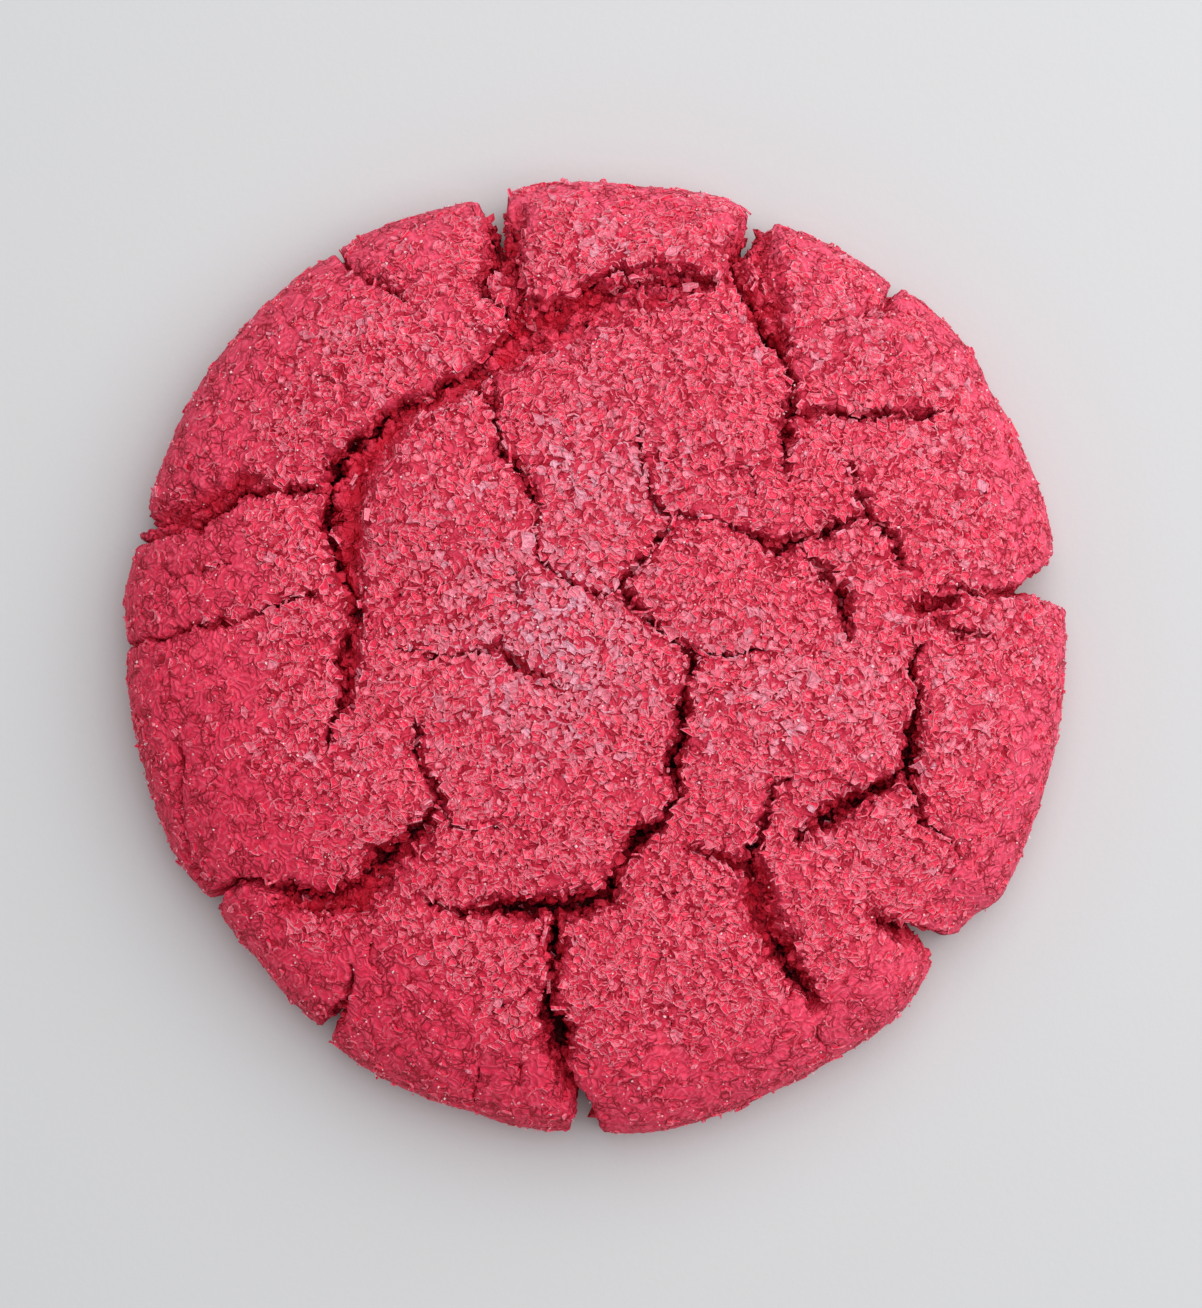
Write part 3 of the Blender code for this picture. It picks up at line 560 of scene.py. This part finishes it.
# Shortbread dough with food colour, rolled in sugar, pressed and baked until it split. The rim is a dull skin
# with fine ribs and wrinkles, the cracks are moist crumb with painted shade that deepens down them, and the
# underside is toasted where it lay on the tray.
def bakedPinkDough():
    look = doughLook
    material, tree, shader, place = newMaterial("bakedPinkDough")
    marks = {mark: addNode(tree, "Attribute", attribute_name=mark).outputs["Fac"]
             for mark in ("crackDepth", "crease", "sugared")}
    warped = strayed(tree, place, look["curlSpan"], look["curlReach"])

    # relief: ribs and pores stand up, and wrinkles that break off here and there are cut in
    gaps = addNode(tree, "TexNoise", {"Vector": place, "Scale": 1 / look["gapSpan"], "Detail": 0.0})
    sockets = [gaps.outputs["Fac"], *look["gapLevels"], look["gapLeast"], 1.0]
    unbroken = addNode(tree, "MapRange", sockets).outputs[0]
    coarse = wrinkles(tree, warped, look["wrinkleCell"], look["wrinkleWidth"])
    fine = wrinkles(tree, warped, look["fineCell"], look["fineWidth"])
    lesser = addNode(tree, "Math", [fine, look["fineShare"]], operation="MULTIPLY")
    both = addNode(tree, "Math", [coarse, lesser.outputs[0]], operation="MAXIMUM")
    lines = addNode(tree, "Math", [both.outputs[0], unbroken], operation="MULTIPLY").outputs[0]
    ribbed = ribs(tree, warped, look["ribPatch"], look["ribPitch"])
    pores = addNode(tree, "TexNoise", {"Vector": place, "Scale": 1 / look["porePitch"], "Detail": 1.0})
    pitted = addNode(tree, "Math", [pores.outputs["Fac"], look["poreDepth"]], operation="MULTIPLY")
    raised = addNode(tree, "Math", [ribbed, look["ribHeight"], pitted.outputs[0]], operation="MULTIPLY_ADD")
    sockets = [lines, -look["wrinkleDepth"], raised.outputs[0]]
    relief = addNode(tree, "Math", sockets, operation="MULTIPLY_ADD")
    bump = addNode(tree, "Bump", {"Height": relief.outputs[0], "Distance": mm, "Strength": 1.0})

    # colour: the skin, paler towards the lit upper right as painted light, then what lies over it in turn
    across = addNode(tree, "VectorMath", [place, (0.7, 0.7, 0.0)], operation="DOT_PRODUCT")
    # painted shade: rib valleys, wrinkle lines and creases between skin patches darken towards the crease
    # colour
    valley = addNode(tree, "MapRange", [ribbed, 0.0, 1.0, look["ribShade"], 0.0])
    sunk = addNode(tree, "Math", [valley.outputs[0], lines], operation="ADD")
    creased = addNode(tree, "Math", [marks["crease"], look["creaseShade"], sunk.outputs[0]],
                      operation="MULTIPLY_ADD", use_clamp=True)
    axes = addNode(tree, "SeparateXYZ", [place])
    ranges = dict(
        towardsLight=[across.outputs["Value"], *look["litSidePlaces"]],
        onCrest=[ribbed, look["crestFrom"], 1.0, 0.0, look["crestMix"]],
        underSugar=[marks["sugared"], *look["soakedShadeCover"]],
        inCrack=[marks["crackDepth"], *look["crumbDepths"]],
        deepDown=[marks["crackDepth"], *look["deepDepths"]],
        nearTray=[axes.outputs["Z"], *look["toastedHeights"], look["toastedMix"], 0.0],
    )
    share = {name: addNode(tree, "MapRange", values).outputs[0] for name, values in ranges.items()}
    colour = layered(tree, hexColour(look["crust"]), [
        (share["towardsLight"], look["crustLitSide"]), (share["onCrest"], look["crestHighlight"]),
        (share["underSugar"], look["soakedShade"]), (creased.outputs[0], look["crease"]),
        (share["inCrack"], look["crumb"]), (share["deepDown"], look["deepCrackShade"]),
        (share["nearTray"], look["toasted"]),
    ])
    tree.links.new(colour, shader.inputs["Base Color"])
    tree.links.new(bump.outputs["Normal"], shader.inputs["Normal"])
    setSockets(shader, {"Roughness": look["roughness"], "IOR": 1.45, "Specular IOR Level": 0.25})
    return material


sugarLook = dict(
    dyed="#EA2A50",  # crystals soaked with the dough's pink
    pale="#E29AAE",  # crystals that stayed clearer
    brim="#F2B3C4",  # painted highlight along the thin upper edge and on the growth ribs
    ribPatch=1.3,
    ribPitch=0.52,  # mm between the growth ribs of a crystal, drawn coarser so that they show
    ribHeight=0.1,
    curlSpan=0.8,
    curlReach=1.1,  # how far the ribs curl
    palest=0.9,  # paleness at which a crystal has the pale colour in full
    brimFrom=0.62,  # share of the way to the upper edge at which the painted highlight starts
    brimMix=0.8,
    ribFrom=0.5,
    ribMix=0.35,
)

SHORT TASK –
Reproduce all of the material above word for word.

SOLUTION TO THIS PROBLEM –
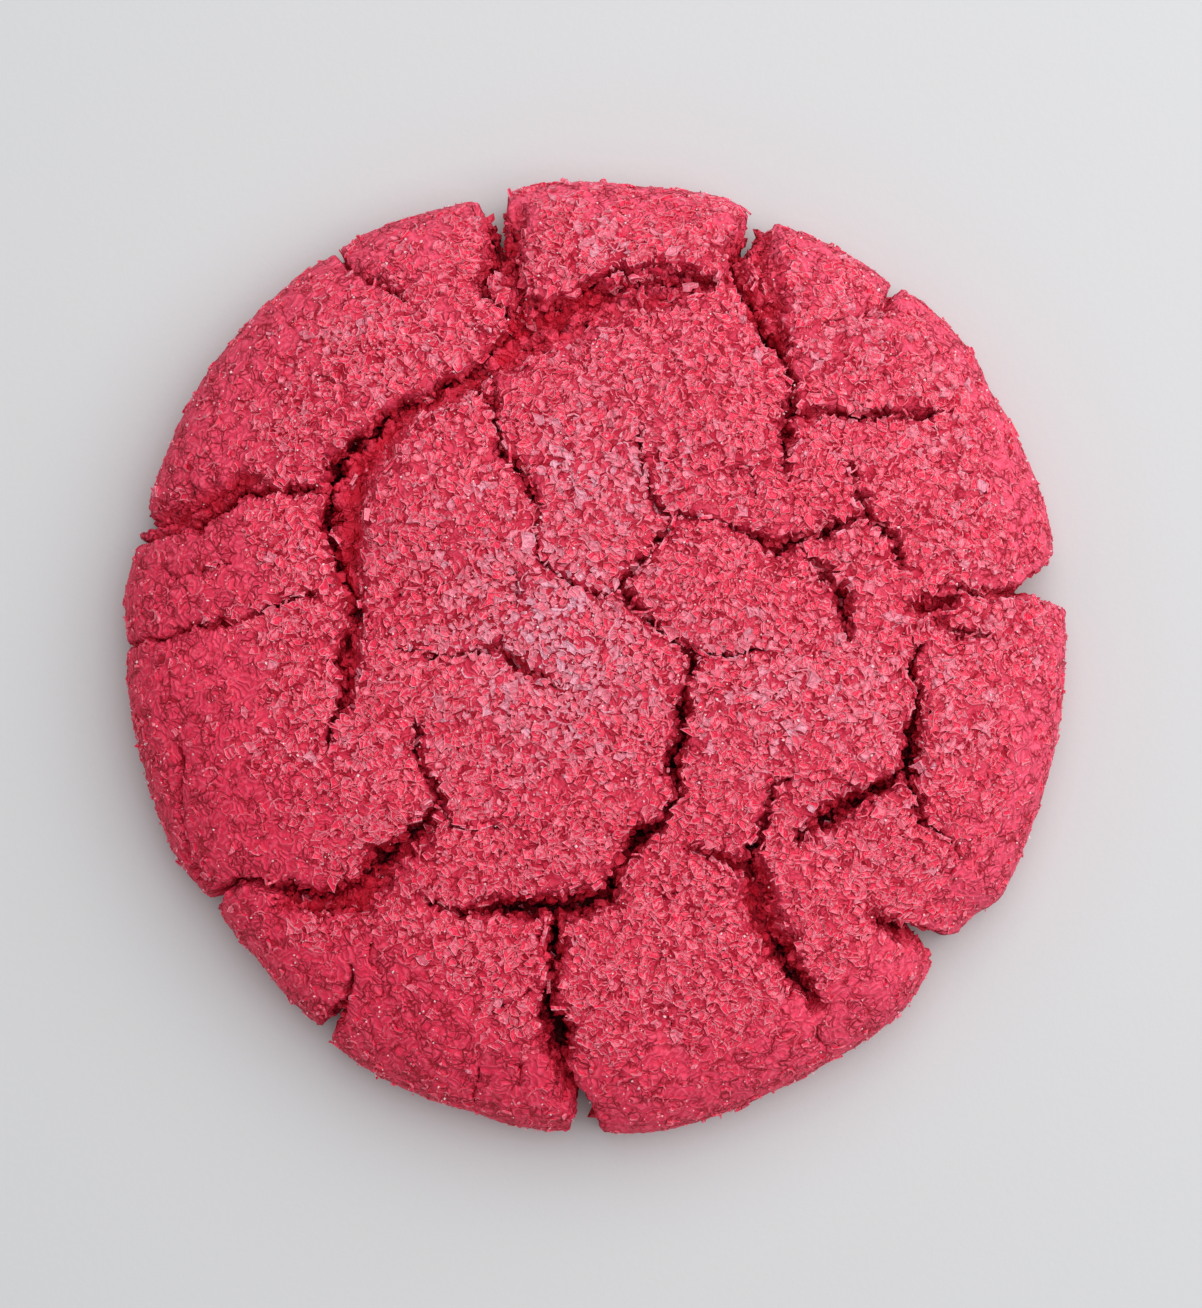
Write part 3 of the Blender code for this picture. It picks up at line 560 of scene.py. This part finishes it.
# Shortbread dough with food colour, rolled in sugar, pressed and baked until it split. The rim is a dull skin
# with fine ribs and wrinkles, the cracks are moist crumb with painted shade that deepens down them, and the
# underside is toasted where it lay on the tray.
def bakedPinkDough():
    look = doughLook
    material, tree, shader, place = newMaterial("bakedPinkDough")
    marks = {mark: addNode(tree, "Attribute", attribute_name=mark).outputs["Fac"]
             for mark in ("crackDepth", "crease", "sugared")}
    warped = strayed(tree, place, look["curlSpan"], look["curlReach"])

    # relief: ribs and pores stand up, and wrinkles that break off here and there are cut in
    gaps = addNode(tree, "TexNoise", {"Vector": place, "Scale": 1 / look["gapSpan"], "Detail": 0.0})
    sockets = [gaps.outputs["Fac"], *look["gapLevels"], look["gapLeast"], 1.0]
    unbroken = addNode(tree, "MapRange", sockets).outputs[0]
    coarse = wrinkles(tree, warped, look["wrinkleCell"], look["wrinkleWidth"])
    fine = wrinkles(tree, warped, look["fineCell"], look["fineWidth"])
    lesser = addNode(tree, "Math", [fine, look["fineShare"]], operation="MULTIPLY")
    both = addNode(tree, "Math", [coarse, lesser.outputs[0]], operation="MAXIMUM")
    lines = addNode(tree, "Math", [both.outputs[0], unbroken], operation="MULTIPLY").outputs[0]
    ribbed = ribs(tree, warped, look["ribPatch"], look["ribPitch"])
    pores = addNode(tree, "TexNoise", {"Vector": place, "Scale": 1 / look["porePitch"], "Detail": 1.0})
    pitted = addNode(tree, "Math", [pores.outputs["Fac"], look["poreDepth"]], operation="MULTIPLY")
    raised = addNode(tree, "Math", [ribbed, look["ribHeight"], pitted.outputs[0]], operation="MULTIPLY_ADD")
    sockets = [lines, -look["wrinkleDepth"], raised.outputs[0]]
    relief = addNode(tree, "Math", sockets, operation="MULTIPLY_ADD")
    bump = addNode(tree, "Bump", {"Height": relief.outputs[0], "Distance": mm, "Strength": 1.0})

    # colour: the skin, paler towards the lit upper right as painted light, then what lies over it in turn
    across = addNode(tree, "VectorMath", [place, (0.7, 0.7, 0.0)], operation="DOT_PRODUCT")
    # painted shade: rib valleys, wrinkle lines and creases between skin patches darken towards the crease
    # colour
    valley = addNode(tree, "MapRange", [ribbed, 0.0, 1.0, look["ribShade"], 0.0])
    sunk = addNode(tree, "Math", [valley.outputs[0], lines], operation="ADD")
    creased = addNode(tree, "Math", [marks["crease"], look["creaseShade"], sunk.outputs[0]],
                      operation="MULTIPLY_ADD", use_clamp=True)
    axes = addNode(tree, "SeparateXYZ", [place])
    ranges = dict(
        towardsLight=[across.outputs["Value"], *look["litSidePlaces"]],
        onCrest=[ribbed, look["crestFrom"], 1.0, 0.0, look["crestMix"]],
        underSugar=[marks["sugared"], *look["soakedShadeCover"]],
        inCrack=[marks["crackDepth"], *look["crumbDepths"]],
        deepDown=[marks["crackDepth"], *look["deepDepths"]],
        nearTray=[axes.outputs["Z"], *look["toastedHeights"], look["toastedMix"], 0.0],
    )
    share = {name: addNode(tree, "MapRange", values).outputs[0] for name, values in ranges.items()}
    colour = layered(tree, hexColour(look["crust"]), [
        (share["towardsLight"], look["crustLitSide"]), (share["onCrest"], look["crestHighlight"]),
        (share["underSugar"], look["soakedShade"]), (creased.outputs[0], look["crease"]),
        (share["inCrack"], look["crumb"]), (share["deepDown"], look["deepCrackShade"]),
        (share["nearTray"], look["toasted"]),
    ])
    tree.links.new(colour, shader.inputs["Base Color"])
    tree.links.new(bump.outputs["Normal"], shader.inputs["Normal"])
    setSockets(shader, {"Roughness": look["roughness"], "IOR": 1.45, "Specular IOR Level": 0.25})
    return material


sugarLook = dict(
    dyed="#EA2A50",  # crystals soaked with the dough's pink
    pale="#E29AAE",  # crystals that stayed clearer
    brim="#F2B3C4",  # painted highlight along the thin upper edge and on the growth ribs
    ribPatch=1.3,
    ribPitch=0.52,  # mm between the growth ribs of a crystal, drawn coarser so that they show
    ribHeight=0.1,
    curlSpan=0.8,
    curlReach=1.1,  # how far the ribs curl
    palest=0.9,  # paleness at which a crystal has the pale colour in full
    brimFrom=0.62,  # share of the way to the upper edge at which the painted highlight starts
    brimMix=0.8,
    ribFrom=0.5,
    ribMix=0.35,
)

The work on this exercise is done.